# DO THIS
Every line of the material that follows must be printed again exactly.

# DATA FOR THIS TASK

╭──

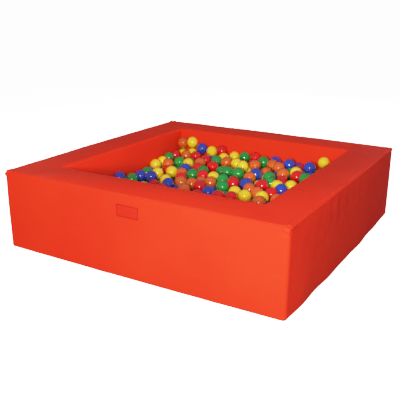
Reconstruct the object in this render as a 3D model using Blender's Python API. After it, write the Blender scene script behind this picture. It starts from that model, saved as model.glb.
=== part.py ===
"""Square soft-play ball pit: foam walls and a floor mat in zipped vinyl covers, filled with play balls.

The origin lies on the floor under the middle of the pit. The front wall, with the sewn patch, faces -Y.
"""

import math

import bmesh
import bpy
import numpy as np
from mathutils import Matrix, Vector

# Overall sizes of the pit, in metres
PIT_WIDTH = 1.500
WALL_HEIGHT = 0.400
WALL_THICKNESS = 0.200

# How the stuffing fills a wall cover
EDGE_BOW = 0.004
FACE_CROWN = 0.005
RIM_CROWN = 0.004
EDGE_ROUNDING = 0.015
MITRE_ROUNDING = 0.005

# Vinyl cover and the gap between pieces that touch
COVER_THICKNESS = 0.001
FIT = 0.0003
FOAM_CLEARANCE = 0.0005
OVERRUN = 0.002

# Zip on the underside of each cover, which stops short of the cover's shorter side at both ends
ZIP_END_MARGIN = 0.100
ZIP_CHANNEL_MARGIN = 0.020
ZIP_CHANNEL_WIDTH = 0.040
ZIP_CHANNEL_DEPTH = 0.008
ZIP_SLOT_WIDTH = 0.016
TAPE_WIDTH = 0.036
TAPE_END = 0.010
TAPE_THICKNESS = 0.0008
COIL_WIDTH = 0.010
COIL_DEPTH = 0.003
STOP_LENGTH = 0.006
STOP_WIDTH = 0.013

# Zip slider, which straddles the coil
SLIDER_LENGTH = 0.022
SLIDER_WIDTH = 0.0145
SLIDER_PLATE = 0.0012
SLIDER_ROUNDING = 0.004
BRIDGE_LENGTH = 0.012
BRIDGE_WIDTH = 0.004
BRIDGE_HEIGHT = 0.0025
BRIDGE_WALL = 0.0012

# Hook-and-loop strips that join two walls at a mitre
STRIP_WIDTH = 0.100
STRIP_HEIGHT = 0.300
HOOK_THICKNESS = 0.0022
LOOP_THICKNESS = 0.0026

# Bare patch sewn on the front wall
PATCH_WIDTH = 0.120
PATCH_HEIGHT = 0.058
PATCH_DROP = 0.045
PATCH_THICKNESS = 0.0008

# Floor mat
MAT_THICKNESS = 0.040
MAT_ROUNDING = 0.006

# Play balls, and the pile that fills the pit: the level of the balls on top, how far under it the other balls
# begin and end, and how far under it the gaps between them are filled up
BALL_DIAMETER = 0.070
BALL_CLEARANCE = 0.001
LATTICE_SPACING = 0.073
PILE_HEIGHT = 0.265
PILE_RISE_TO_RIGHT = 0.030
PILE_RISE_TO_BACK = 0.020
FILL_DROP = 0.022
FILL_DEPTH = 0.060
DOME_DROP = 0.042
BED_DROP = 0.022
SUPPORT_STEP = 0.066

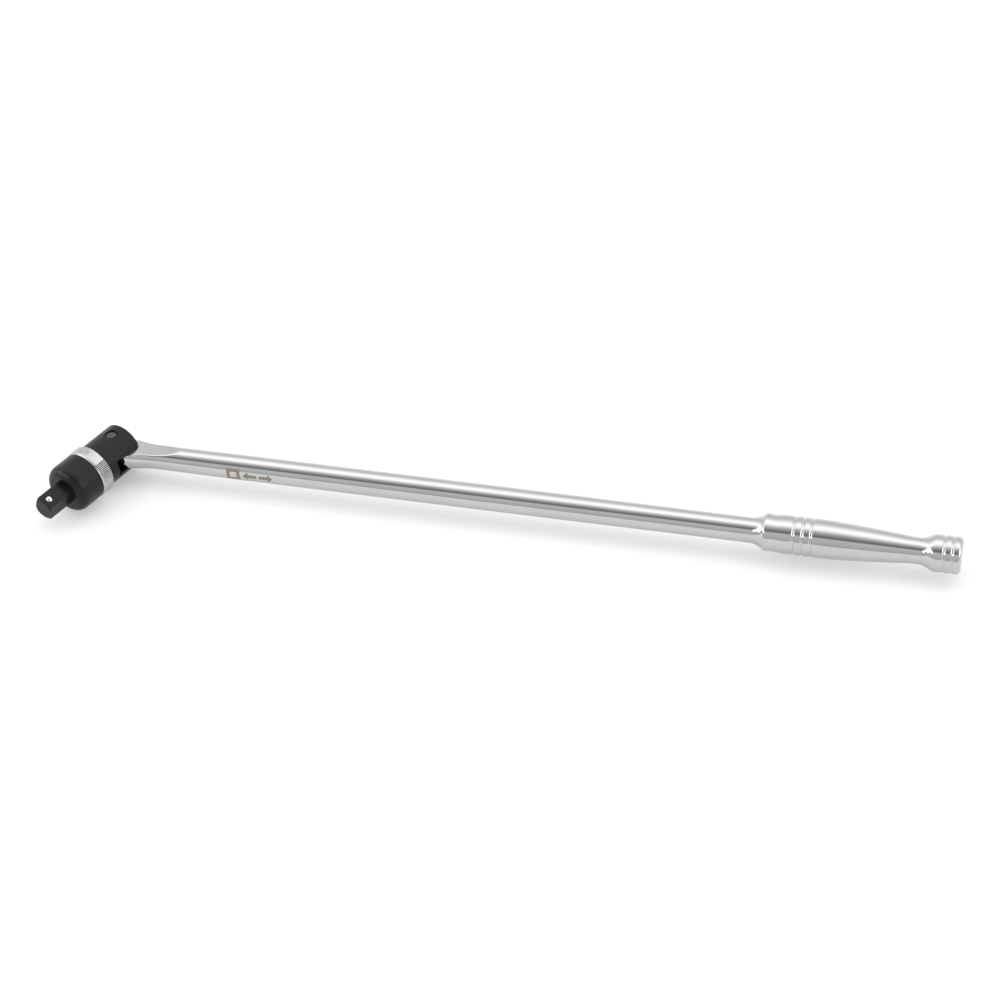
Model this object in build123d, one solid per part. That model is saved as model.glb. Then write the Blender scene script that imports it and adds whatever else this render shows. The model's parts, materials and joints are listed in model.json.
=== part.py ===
from build123d import *
import os
from math import cos, sin, radians

# Ratcheting flex-head breaker bar, 1/2 in square drive.
# Millimetres and degrees. Origin: centre of the drive square's tip face.
# +X runs along the handle, +Z along the pivot pin.
#
# The handle is drawn about the pivot with +X along the bar. The head is drawn in
# head coordinates: Z runs from the pivot to the tip of the square, X along the pin.

# Driving dimensions: handle
REACH = 584.0           # pivot to the end of the grip
TILT = 110.8            # rest angle between the handle and the drive axis
EYE_R = 12.3            # rounded eye of the tang
TANG_HALF = 5.2         # half thickness of the machined eye
SPOT_R = 17.0           # machined spot around the eye
SHOULDER_HALF = 6.0     # half thickness just outside the spot
FLAT_END = 28.0         # the flattened neck is level up to here
FLAT_SWEEP = 90.0       # radius that brings the flat back to the round bar
BAR_R = 8.75
GRIP_START = 447.0
BAR_END_R = 8.38        # the bar tapers to this radius at the grip
GRIP_R = 12.8
NECK_AT = 556.5
NECK_R = 8.72
COLLAR_R = 12.3
END_ROUND = 3.0
GROOVES = (476.1, 482.0, 487.6)
COLLAR_GROOVES = (572.6, 578.0)
GROOVE_ROUND = 1.1
GROOVE_DEPTH = 0.55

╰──

# RESULT
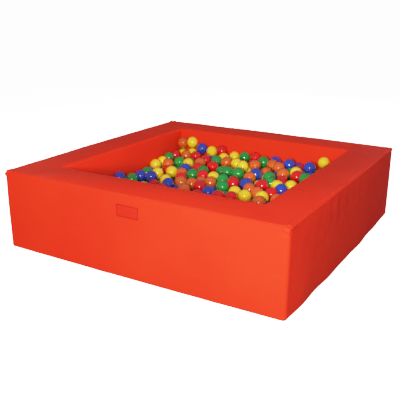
Reconstruct the object in this render as a 3D model using Blender's Python API. After it, write the Blender scene script behind this picture. It starts from that model, saved as model.glb.
=== part.py ===
"""Square soft-play ball pit: foam walls and a floor mat in zipped vinyl covers, filled with play balls.

The origin lies on the floor under the middle of the pit. The front wall, with the sewn patch, faces -Y.
"""

import math

import bmesh
import bpy
import numpy as np
from mathutils import Matrix, Vector

# Overall sizes of the pit, in metres
PIT_WIDTH = 1.500
WALL_HEIGHT = 0.400
WALL_THICKNESS = 0.200

# How the stuffing fills a wall cover
EDGE_BOW = 0.004
FACE_CROWN = 0.005
RIM_CROWN = 0.004
EDGE_ROUNDING = 0.015
MITRE_ROUNDING = 0.005

# Vinyl cover and the gap between pieces that touch
COVER_THICKNESS = 0.001
FIT = 0.0003
FOAM_CLEARANCE = 0.0005
OVERRUN = 0.002

# Zip on the underside of each cover, which stops short of the cover's shorter side at both ends
ZIP_END_MARGIN = 0.100
ZIP_CHANNEL_MARGIN = 0.020
ZIP_CHANNEL_WIDTH = 0.040
ZIP_CHANNEL_DEPTH = 0.008
ZIP_SLOT_WIDTH = 0.016
TAPE_WIDTH = 0.036
TAPE_END = 0.010
TAPE_THICKNESS = 0.0008
COIL_WIDTH = 0.010
COIL_DEPTH = 0.003
STOP_LENGTH = 0.006
STOP_WIDTH = 0.013

# Zip slider, which straddles the coil
SLIDER_LENGTH = 0.022
SLIDER_WIDTH = 0.0145
SLIDER_PLATE = 0.0012
SLIDER_ROUNDING = 0.004
BRIDGE_LENGTH = 0.012
BRIDGE_WIDTH = 0.004
BRIDGE_HEIGHT = 0.0025
BRIDGE_WALL = 0.0012

# Hook-and-loop strips that join two walls at a mitre
STRIP_WIDTH = 0.100
STRIP_HEIGHT = 0.300
HOOK_THICKNESS = 0.0022
LOOP_THICKNESS = 0.0026

# Bare patch sewn on the front wall
PATCH_WIDTH = 0.120
PATCH_HEIGHT = 0.058
PATCH_DROP = 0.045
PATCH_THICKNESS = 0.0008

# Floor mat
MAT_THICKNESS = 0.040
MAT_ROUNDING = 0.006

# Play balls, and the pile that fills the pit: the level of the balls on top, how far under it the other balls
# begin and end, and how far under it the gaps between them are filled up
BALL_DIAMETER = 0.070
BALL_CLEARANCE = 0.001
LATTICE_SPACING = 0.073
PILE_HEIGHT = 0.265
PILE_RISE_TO_RIGHT = 0.030
PILE_RISE_TO_BACK = 0.020
FILL_DROP = 0.022
FILL_DEPTH = 0.060
DOME_DROP = 0.042
BED_DROP = 0.022
SUPPORT_STEP = 0.066

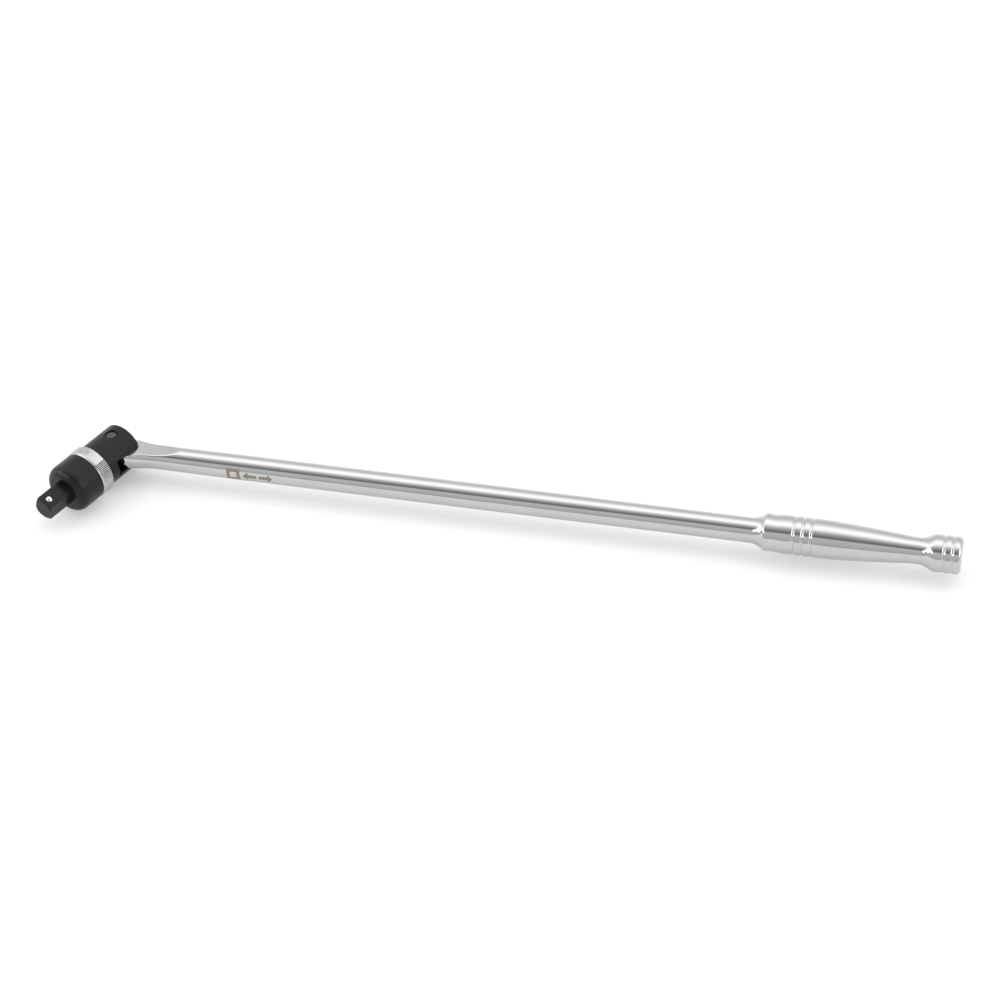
Model this object in build123d, one solid per part. That model is saved as model.glb. Then write the Blender scene script that imports it and adds whatever else this render shows. The model's parts, materials and joints are listed in model.json.
=== part.py ===
from build123d import *
import os
from math import cos, sin, radians

# Ratcheting flex-head breaker bar, 1/2 in square drive.
# Millimetres and degrees. Origin: centre of the drive square's tip face.
# +X runs along the handle, +Z along the pivot pin.
#
# The handle is drawn about the pivot with +X along the bar. The head is drawn in
# head coordinates: Z runs from the pivot to the tip of the square, X along the pin.

# Driving dimensions: handle
REACH = 584.0           # pivot to the end of the grip
TILT = 110.8            # rest angle between the handle and the drive axis
EYE_R = 12.3            # rounded eye of the tang
TANG_HALF = 5.2         # half thickness of the machined eye
SPOT_R = 17.0           # machined spot around the eye
SHOULDER_HALF = 6.0     # half thickness just outside the spot
FLAT_END = 28.0         # the flattened neck is level up to here
FLAT_SWEEP = 90.0       # radius that brings the flat back to the round bar
BAR_R = 8.75
GRIP_START = 447.0
BAR_END_R = 8.38        # the bar tapers to this radius at the grip
GRIP_R = 12.8
NECK_AT = 556.5
NECK_R = 8.72
COLLAR_R = 12.3
END_ROUND = 3.0
GROOVES = (476.1, 482.0, 487.6)
COLLAR_GROOVES = (572.6, 578.0)
GROOVE_ROUND = 1.1
GROOVE_DEPTH = 0.55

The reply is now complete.